Batchelor takes us back to Lee’s childhood, starting in the Depression era of New York City. He follows the journey of not just young Stanley Lieber, but his family and the culture around him. He describes Stan in his time writing short pieces for the US Military during the war, including educational pieces on STDs, right into his start in comics, writing teen romance and sci-fi stories.
The book invites us to learn about the world of comics that Marvel emerged from, how Lee was tasked with creating a pantheon of heroes to compete with DC Comics and the Justice League, and how he turned this challenge into the Fantastic Four. How this and his other creations spawned from the seemingly limitless drive Lee had to create and innovate within a genre he wasn’t always comfortable being a part of.

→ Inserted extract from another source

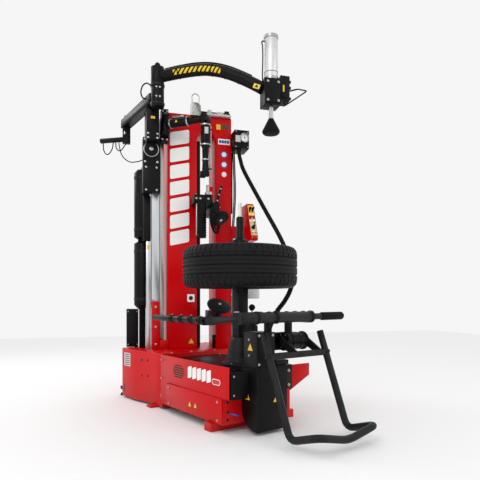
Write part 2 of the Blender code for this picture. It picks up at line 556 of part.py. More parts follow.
def build_controls(frame, base):
    """Console, gauge box, their levers and needle, the lift lever and the conduit."""
    left, right = 0.287, 0.340
    side = [(0.720, 1.210), (0.730, 1.195), (1.000, 1.195), (1.000, 1.486), (0.840, 1.486)]
    arm = box((COLUMN_RIGHT + GAP, 0.972, 1.235), (left + 0.01, 0.996, 1.330))
    part("console_box", prism(side, left, right, "X"), "red_paint", frame, add=[arm])

    low = Vector((0, 0.720, 1.210))
    slope = (Vector((0, 0.840, 1.486)) - low).normalized()
    normal = Vector((0, -slope.z, slope.y))
    for name, x, share in (("toggle_left", 0.302, 0.82), ("toggle_right", 0.325, 0.82), ("console_knob", 0.312, 0.30)):
        lift = 0.0045 if name == "console_knob" else 0.0020
        seat = low + slope * share * 0.30 + normal * lift + Vector((x, 0, 0))
        stem = turned([(0, 0), (0.003, 0), (0.006, 0.004), (0.006, 0.014), (0, 0.014)], seat, direction=normal, steps=10)
        cap = rod(seat, 0.009, 0.012, 0.030, direction=normal, steps=12)
        part(name, stem, "plastic", frame, tuple(seat), add=[cap])

    dial = Vector((0.277, 0.862, 1.996))
    part("gauge_box", box((COLUMN_RIGHT + GAP, 0.862, 1.912), (0.312, 1.020, 2.052)), "black_paint", frame,
         cut=[rod(dial, 0.031, -0.010, 0.006, direction=(0, 1, 0))])
    pointer = [(-0.003, -0.006), (0.003, -0.006), (0.0012, 0.025), (-0.0012, 0.025)]
    pointer = [(dial.x + a, dial.z + b) for a, b in pointer]
    part("gauge_needle", prism(pointer, 0.8635, 0.8650, "Y"), "bright_steel", frame, tuple(dial))

    x, y = LEVER
    knob = [(0, 0), (0.004, 0), (0.004, 0.052), (0.012, 0.056), (0.022, 0.070), (0.022, 0.082), (0.012, 0.094),
            (0, 0.098)]
    part("lift_lever", turned(knob, (x, y, 0.6275), steps=16), "plastic", base, (x, y, 0.6275))

    hose("conduit", [(0.238, 0.890, 1.9112), (0.238, 0.889, 1.885), (0.242, 0.860, 1.820), (0.257, 0.800, 1.715),
                     (0.336, 0.600, 1.428),
                     (0.415, 0.400, 1.141), (0.455, 0.350, 0.960), (0.456, 0.352, 0.841), (0.420, 0.372, 0.750),
                     (0.360, 0.372, 0.672), (0.300, 0.352, 0.560), (0.256, 0.350, 0.440), (0.2525, 0.350, 0.395),
                     (0.2525, 0.350, 0.3532)],
         0.0150, "rubber", frame, steps=5)


def main():
    clear_scene()
    frame = empty("column_frame", place=ORIGIN)
    base = empty("base_frame", frame, turn=BASE_TURN)
    build_base(base)
    build_column(frame)
    build_turntable(base)
    build_wheel_lift(base)
    build_tool(frame)
    build_discs(frame)
    build_press(frame)
    build_controls(frame, base)


main()
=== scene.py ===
import bpy
import json
import math
from mathutils import Matrix, Vector


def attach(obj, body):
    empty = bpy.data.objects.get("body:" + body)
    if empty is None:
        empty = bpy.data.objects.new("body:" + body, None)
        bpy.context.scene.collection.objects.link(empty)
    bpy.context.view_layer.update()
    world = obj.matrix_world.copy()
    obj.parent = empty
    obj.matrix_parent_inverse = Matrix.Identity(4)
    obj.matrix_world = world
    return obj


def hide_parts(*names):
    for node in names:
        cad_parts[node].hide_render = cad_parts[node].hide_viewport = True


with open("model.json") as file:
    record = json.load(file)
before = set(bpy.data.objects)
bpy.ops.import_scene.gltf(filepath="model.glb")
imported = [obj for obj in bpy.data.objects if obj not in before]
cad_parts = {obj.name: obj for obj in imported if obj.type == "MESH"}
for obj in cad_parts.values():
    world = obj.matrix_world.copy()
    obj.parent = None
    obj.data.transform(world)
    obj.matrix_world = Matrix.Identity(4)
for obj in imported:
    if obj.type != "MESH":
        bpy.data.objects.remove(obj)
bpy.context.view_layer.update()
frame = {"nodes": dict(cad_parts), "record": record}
print("frame loaded")

layout = {
    "columnShift": (0.08397, -0.4563, 0.0),    # column face runs along X
    "baseTurn": math.radians(21.04),            # the base is turned against the column
}
columnPlace = Matrix.Translation(layout["columnShift"])
basePlace = columnPlace @ Matrix.Rotation(layout["baseTurn"], 4, "Z")
mainFrame = "frame"

studio = {
    "cameraAt": (-0.6715, -3.1805, 0.759),
    "cameraHeading": -15.5,
    "lens": 36.5,
    "shiftY": 59 / 480,
    "keyWatts": 48,
    "fillWatts": 12,
    "rimWatts": 30,
}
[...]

Absolute credit must be given to Bob Batchelor for the incredible amount of research and dedication to detail he has given this book. In what can only be described as a labour of love, he draws out a portrait of Lee, his motivations and relationships and his place in the pop culture landscape. He moves through his tumultuous but spectacular collaboration with legendary artist Jack Kirby, without taking sides and takes us into the legendary Marvel Bullpen, where Lee was crafting up to a dozen different comic books at any given time.
Time is spent on Lee and his post-Marvel works, for good or bad, his internal battles with the company he built, and his later emergence as a pop culture icon, recognizable to fans young and old as the face behind the Marvel Universe.
Perhaps my favourite theme through the book is the importance of Spider-Man. Time and again, we are reminded of just how much of impact the creation of Peter Parker has had on the industry, the genre and on Lee’s life. Using Lee’s own words, Batchelor quotes “Spider-Man is more than a comic strip hero. He’s a state of mind. He symbolizes the secret dreams, fears and frustrations that haunt us all. We all have our hidden daydreams, daydreams in which we’re stronger, swifter and braver than we really are – than we can ever hope to be. But, to Spider-Man, such dreams are reality.”
For anyone, like me that knows more of the myth of Lee than the details, The Man Behind Marvel is a fascinating and revelatory look behind the glasses and mustache at the man behind “The Man.” It places Lee, his life and work on a cultural timeline and provides enough material for someone to write a really interesting biopic about one of the great creative minds of all time.
Get to know the man. He made Marvel his, so you can make it yours. Excelsior!